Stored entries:

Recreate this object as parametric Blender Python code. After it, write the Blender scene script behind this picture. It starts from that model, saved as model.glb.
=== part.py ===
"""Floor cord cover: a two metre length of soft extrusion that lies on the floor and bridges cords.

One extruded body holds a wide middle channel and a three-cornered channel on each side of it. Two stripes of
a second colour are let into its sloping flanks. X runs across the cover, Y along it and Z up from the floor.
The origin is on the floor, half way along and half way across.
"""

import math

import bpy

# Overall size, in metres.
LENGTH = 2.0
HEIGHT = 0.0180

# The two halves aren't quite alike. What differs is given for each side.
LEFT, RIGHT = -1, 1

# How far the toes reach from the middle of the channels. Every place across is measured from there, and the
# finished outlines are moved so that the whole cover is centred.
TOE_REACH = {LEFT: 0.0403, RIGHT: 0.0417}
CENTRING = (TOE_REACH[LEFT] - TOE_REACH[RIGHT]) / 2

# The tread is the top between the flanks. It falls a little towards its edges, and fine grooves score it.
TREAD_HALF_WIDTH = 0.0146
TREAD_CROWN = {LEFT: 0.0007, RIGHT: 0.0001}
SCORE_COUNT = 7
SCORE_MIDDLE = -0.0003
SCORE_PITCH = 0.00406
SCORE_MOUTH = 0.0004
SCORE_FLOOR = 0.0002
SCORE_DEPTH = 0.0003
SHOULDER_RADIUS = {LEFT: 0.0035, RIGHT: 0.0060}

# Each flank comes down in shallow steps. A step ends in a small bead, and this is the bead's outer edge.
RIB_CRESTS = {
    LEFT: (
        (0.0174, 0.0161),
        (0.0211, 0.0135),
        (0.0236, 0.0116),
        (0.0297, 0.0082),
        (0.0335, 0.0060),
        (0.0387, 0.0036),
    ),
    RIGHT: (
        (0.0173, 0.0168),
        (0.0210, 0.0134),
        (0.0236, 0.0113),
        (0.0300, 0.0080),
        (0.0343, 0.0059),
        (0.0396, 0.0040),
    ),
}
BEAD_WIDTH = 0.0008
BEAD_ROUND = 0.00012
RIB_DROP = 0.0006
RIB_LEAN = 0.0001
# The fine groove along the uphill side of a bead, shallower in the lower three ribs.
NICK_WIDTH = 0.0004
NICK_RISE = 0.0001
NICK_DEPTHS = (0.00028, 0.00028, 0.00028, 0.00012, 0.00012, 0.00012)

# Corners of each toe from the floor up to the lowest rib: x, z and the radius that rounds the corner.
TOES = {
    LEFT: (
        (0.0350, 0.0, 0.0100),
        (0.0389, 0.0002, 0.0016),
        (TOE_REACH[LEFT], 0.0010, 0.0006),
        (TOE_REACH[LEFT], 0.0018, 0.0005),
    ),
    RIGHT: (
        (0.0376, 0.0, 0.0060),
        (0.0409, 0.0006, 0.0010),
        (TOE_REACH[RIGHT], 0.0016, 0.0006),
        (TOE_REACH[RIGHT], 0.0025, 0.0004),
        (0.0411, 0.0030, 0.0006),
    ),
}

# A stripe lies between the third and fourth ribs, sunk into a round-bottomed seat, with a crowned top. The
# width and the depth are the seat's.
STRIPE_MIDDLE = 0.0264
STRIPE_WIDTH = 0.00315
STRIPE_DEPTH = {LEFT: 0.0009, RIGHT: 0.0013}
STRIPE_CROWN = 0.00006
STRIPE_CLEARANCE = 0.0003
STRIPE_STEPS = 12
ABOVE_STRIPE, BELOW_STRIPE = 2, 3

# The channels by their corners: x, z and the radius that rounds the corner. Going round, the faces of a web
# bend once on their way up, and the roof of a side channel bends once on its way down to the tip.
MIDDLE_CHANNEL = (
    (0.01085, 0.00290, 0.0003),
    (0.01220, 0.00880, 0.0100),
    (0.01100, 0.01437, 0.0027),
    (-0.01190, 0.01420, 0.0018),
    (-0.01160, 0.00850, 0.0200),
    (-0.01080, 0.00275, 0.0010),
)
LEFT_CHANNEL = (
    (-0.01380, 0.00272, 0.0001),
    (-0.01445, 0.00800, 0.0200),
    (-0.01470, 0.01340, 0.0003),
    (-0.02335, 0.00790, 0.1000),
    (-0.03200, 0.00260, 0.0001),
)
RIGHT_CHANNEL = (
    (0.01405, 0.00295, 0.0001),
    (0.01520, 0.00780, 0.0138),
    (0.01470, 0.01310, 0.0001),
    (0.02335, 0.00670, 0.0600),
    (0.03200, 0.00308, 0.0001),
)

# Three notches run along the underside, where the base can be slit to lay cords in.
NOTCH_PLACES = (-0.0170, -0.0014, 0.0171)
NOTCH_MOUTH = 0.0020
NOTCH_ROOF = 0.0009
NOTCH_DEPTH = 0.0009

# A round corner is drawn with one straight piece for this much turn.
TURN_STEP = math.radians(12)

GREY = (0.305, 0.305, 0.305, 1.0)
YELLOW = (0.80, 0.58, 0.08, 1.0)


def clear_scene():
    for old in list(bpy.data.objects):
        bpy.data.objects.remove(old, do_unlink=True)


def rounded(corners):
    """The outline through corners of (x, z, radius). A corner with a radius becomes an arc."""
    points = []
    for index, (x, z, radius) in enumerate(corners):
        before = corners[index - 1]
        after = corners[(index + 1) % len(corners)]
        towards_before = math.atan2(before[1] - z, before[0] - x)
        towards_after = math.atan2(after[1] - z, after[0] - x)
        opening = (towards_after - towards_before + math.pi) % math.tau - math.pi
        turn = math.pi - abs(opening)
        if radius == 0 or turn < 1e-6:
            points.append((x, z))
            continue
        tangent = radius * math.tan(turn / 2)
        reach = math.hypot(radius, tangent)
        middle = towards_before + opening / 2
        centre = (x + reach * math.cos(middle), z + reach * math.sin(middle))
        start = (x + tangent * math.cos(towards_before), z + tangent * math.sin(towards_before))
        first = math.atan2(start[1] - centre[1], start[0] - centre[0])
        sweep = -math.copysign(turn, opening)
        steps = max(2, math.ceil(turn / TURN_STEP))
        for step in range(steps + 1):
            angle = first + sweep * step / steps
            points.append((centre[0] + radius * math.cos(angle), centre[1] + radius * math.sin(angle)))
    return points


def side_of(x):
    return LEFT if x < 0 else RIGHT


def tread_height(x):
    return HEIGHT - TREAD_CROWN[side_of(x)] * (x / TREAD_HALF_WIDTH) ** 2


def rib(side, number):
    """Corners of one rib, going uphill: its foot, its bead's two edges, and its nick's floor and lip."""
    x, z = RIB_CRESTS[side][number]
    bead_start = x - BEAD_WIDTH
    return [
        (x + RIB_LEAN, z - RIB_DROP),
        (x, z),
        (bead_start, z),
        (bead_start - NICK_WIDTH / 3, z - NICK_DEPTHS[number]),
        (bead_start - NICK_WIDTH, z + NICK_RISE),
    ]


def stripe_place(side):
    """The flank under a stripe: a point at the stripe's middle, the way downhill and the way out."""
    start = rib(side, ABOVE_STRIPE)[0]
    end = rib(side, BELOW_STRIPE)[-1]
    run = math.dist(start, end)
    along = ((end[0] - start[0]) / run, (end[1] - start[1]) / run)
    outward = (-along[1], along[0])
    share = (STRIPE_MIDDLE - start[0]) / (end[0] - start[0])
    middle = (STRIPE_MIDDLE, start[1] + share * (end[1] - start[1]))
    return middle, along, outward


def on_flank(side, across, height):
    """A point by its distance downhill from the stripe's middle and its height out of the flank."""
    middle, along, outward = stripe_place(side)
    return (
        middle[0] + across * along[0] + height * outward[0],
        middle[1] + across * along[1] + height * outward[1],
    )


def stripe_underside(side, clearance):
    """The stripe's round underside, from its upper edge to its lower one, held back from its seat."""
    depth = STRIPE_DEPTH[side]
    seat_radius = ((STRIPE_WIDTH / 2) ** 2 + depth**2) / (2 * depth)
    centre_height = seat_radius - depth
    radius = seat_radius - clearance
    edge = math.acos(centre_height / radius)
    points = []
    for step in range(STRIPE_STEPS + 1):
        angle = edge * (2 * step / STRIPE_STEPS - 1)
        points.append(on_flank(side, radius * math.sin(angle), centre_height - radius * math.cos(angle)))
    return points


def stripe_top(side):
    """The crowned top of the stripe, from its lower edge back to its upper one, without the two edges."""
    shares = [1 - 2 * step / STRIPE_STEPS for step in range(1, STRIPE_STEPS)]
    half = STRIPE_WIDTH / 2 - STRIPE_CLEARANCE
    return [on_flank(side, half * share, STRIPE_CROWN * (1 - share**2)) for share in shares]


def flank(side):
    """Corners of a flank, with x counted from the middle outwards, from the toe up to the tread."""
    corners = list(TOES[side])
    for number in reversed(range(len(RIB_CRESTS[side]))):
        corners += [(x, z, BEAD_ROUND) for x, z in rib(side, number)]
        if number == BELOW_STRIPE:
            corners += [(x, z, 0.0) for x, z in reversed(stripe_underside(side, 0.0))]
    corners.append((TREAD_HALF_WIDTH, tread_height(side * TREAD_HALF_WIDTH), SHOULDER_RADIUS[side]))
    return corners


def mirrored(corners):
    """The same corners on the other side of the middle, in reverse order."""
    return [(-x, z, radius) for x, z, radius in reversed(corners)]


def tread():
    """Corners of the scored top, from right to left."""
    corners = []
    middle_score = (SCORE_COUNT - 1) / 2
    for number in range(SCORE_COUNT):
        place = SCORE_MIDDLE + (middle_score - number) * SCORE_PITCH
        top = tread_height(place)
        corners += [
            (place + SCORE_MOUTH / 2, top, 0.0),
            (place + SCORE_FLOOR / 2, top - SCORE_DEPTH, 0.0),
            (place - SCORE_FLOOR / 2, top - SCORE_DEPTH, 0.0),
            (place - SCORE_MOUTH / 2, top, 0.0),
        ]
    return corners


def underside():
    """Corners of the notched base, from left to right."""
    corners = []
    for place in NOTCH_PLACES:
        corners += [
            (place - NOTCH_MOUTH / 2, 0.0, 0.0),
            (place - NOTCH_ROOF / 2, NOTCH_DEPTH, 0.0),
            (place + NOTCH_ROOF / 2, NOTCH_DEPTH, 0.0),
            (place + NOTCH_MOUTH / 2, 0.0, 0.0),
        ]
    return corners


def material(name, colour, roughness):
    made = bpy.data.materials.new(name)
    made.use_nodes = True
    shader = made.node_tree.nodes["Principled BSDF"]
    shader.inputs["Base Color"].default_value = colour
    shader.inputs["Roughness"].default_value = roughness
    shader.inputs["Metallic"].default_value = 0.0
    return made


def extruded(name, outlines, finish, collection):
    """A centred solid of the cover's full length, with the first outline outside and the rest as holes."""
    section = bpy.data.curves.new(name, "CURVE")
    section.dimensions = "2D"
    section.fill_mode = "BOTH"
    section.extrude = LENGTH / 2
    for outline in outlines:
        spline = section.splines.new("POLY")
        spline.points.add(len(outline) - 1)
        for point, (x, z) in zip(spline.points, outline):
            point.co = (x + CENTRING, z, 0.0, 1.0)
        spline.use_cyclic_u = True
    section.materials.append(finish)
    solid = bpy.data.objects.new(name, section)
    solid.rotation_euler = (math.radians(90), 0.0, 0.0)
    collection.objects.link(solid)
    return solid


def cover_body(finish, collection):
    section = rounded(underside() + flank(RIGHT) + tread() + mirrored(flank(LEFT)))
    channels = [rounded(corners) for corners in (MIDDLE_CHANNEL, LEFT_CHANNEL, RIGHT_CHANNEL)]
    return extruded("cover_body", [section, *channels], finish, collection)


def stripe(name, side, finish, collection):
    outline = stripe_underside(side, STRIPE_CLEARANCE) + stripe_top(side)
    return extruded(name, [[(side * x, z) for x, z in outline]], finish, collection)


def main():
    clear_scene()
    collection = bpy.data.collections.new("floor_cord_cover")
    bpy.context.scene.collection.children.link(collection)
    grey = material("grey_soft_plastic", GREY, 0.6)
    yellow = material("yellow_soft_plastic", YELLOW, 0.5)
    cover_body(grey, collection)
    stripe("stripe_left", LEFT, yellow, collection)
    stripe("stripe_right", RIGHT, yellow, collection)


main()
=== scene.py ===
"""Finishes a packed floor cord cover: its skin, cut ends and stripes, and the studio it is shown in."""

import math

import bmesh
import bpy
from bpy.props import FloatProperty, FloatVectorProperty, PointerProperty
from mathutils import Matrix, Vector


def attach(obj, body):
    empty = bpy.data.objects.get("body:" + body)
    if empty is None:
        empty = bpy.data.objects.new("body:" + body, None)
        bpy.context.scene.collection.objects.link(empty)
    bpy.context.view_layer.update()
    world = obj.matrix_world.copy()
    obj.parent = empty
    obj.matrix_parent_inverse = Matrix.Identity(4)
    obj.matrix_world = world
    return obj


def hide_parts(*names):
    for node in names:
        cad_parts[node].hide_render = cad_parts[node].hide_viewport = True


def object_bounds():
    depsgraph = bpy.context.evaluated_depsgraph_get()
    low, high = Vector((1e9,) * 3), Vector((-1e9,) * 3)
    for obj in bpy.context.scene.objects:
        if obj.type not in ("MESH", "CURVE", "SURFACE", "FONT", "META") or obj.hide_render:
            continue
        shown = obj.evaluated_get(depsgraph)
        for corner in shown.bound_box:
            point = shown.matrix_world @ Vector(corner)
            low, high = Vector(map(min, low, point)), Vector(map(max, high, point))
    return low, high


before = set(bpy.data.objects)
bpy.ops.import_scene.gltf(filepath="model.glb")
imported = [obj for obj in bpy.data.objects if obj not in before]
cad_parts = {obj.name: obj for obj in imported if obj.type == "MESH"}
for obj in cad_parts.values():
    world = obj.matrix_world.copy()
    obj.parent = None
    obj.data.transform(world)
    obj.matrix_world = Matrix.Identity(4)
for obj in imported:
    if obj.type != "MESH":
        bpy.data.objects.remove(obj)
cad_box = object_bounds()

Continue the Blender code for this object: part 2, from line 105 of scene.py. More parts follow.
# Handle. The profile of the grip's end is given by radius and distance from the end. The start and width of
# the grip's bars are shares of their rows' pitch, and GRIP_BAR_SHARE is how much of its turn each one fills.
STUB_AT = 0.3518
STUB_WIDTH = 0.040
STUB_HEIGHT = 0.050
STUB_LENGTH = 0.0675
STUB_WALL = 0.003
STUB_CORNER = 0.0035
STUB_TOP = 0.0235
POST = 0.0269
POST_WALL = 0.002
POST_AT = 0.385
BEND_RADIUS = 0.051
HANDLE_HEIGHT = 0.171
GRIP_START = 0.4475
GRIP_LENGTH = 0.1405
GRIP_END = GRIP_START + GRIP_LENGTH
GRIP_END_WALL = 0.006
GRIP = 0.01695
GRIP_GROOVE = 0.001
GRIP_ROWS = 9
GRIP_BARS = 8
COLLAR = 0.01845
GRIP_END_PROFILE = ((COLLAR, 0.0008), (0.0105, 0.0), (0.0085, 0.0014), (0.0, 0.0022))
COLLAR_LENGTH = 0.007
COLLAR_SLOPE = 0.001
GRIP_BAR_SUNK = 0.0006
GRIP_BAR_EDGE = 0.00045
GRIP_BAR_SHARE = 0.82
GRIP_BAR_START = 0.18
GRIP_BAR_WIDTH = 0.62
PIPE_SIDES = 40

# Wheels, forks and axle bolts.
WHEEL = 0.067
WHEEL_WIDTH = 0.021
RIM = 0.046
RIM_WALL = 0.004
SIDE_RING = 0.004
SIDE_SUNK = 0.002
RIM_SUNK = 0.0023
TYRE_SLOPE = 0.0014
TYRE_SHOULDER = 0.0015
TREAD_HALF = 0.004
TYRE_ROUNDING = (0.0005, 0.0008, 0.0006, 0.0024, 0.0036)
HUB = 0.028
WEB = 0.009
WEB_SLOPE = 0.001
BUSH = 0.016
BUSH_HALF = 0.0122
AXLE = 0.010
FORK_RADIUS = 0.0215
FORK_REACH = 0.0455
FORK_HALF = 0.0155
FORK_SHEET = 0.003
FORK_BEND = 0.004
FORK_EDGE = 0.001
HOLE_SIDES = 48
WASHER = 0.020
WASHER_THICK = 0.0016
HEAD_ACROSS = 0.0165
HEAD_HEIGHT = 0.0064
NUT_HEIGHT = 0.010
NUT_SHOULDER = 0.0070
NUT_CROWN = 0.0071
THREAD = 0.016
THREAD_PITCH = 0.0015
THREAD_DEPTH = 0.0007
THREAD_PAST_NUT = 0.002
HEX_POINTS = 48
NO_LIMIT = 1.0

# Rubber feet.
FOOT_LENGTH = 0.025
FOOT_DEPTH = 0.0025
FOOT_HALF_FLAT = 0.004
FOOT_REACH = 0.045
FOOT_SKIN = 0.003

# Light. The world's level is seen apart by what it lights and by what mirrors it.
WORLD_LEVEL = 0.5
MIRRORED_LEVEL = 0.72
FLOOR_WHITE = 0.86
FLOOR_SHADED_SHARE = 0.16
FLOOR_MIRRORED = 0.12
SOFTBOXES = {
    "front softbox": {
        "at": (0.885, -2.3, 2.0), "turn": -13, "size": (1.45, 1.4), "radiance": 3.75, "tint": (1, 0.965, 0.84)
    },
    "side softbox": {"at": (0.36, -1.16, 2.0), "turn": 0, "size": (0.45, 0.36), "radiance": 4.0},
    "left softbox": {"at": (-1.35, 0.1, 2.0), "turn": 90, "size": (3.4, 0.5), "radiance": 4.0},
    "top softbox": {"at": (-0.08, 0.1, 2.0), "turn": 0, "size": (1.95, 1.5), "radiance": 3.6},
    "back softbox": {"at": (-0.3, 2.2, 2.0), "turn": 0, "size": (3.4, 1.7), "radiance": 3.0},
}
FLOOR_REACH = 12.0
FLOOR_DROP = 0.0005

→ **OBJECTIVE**
Output exactly those lines that lie from the line with "bpy.context.scene.collection.objects.link(empty)" through the line with "depsgraph = bpy.context.evaluated_depsgraph_get()", with both of those lines included.

→ **RESPONSE TO THE EXERCISE**
        bpy.context.scene.collection.objects.link(empty)
    bpy.context.view_layer.update()
    world = obj.matrix_world.copy()
    obj.parent = empty
    obj.matrix_parent_inverse = Matrix.Identity(4)
    obj.matrix_world = world
    return obj


def hide_parts(*names):
    for node in names:
        cad_parts[node].hide_render = cad_parts[node].hide_viewport = True


def object_bounds():
    depsgraph = bpy.context.evaluated_depsgraph_get()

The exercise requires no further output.